Old trucks should be banned from Sydney and Melbourne as part of a comprehensive plan to reduce Australians’ exposure to deadly air pollution, according to a new Grattan Institute report.
The Grattan truck plan: practical policies for cleaner freight shows that exhaust-pipe pollutants from trucks kill more than 400 Australians every year and cause or contribute to diseases including lung cancer, stroke, heart disease, pneumonia, asthma, and type-2 diabetes.
‘The work that trucks do is crucial for our economy and way of life, but we must do more to limit the harm they cause to our health and environment,’ says report lead author and Grattan Institute Transport and Cities Program Director Marion Terrill.
The report shows that old trucks are much more polluting than new trucks. Fourteen per cent of the Australian fleet is pre-1996, and these trucks emit 60 times the particulate matter of a new truck, and eight times the poisonous nitrogen oxides.
To keep the most-polluting trucks away from most people, the report calls for pre-2003 diesel trucks to be banned in Sydney and Melbourne from 2025.
Hundreds of cities around the world have imposed similar bans on dirty trucks, including London, Tokyo, Beijing, Barcelona, and Madrid.

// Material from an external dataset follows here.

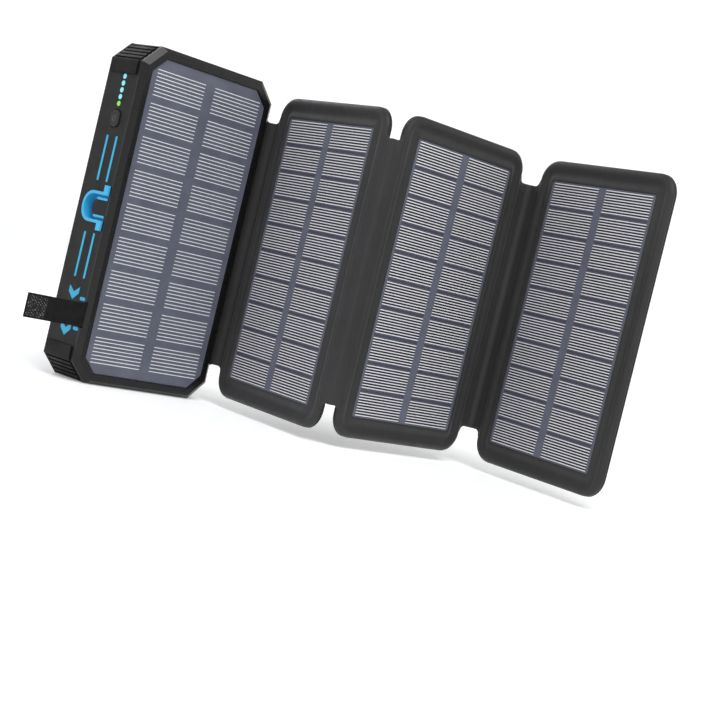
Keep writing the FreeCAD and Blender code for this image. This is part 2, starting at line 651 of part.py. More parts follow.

But even the new trucks coming into Australia aren’t as clean as they should be. Our pollution standard for trucks is a decade behind major global markets. Australia should catch up to the international pollution standard from 2024.
And the federal government should rescind pointless regulations – such as the requirement that trucks in Australia be 2 per cent narrower than the global standard – which limit the range of less-polluting trucks available to buy here.
Trucks also contribute 4 per cent of Australia’s carbon emissions. To help Australia meet its target of net-zero emissions by 2050, the federal government should impose binding sales targets for zero-emissions trucks, starting at 2 per cent in 2024 and gradually increasing to cover most new sales by 2040.
In the meantime, the government should ensure new diesel trucks emit less carbon, by imposing standards on engines and tyres, and ratcheting up those standards each year.
‘Trucks make our lives better in so many ways: they deliver parcels to our door, groceries to the supermarket, tools to the hardware store, building equipment to our construction sites, and medical supplies to our hospitals,’ Ms Terrill says.
‘But this report shows why and how Australia should do more to limit the damage they leave behind.’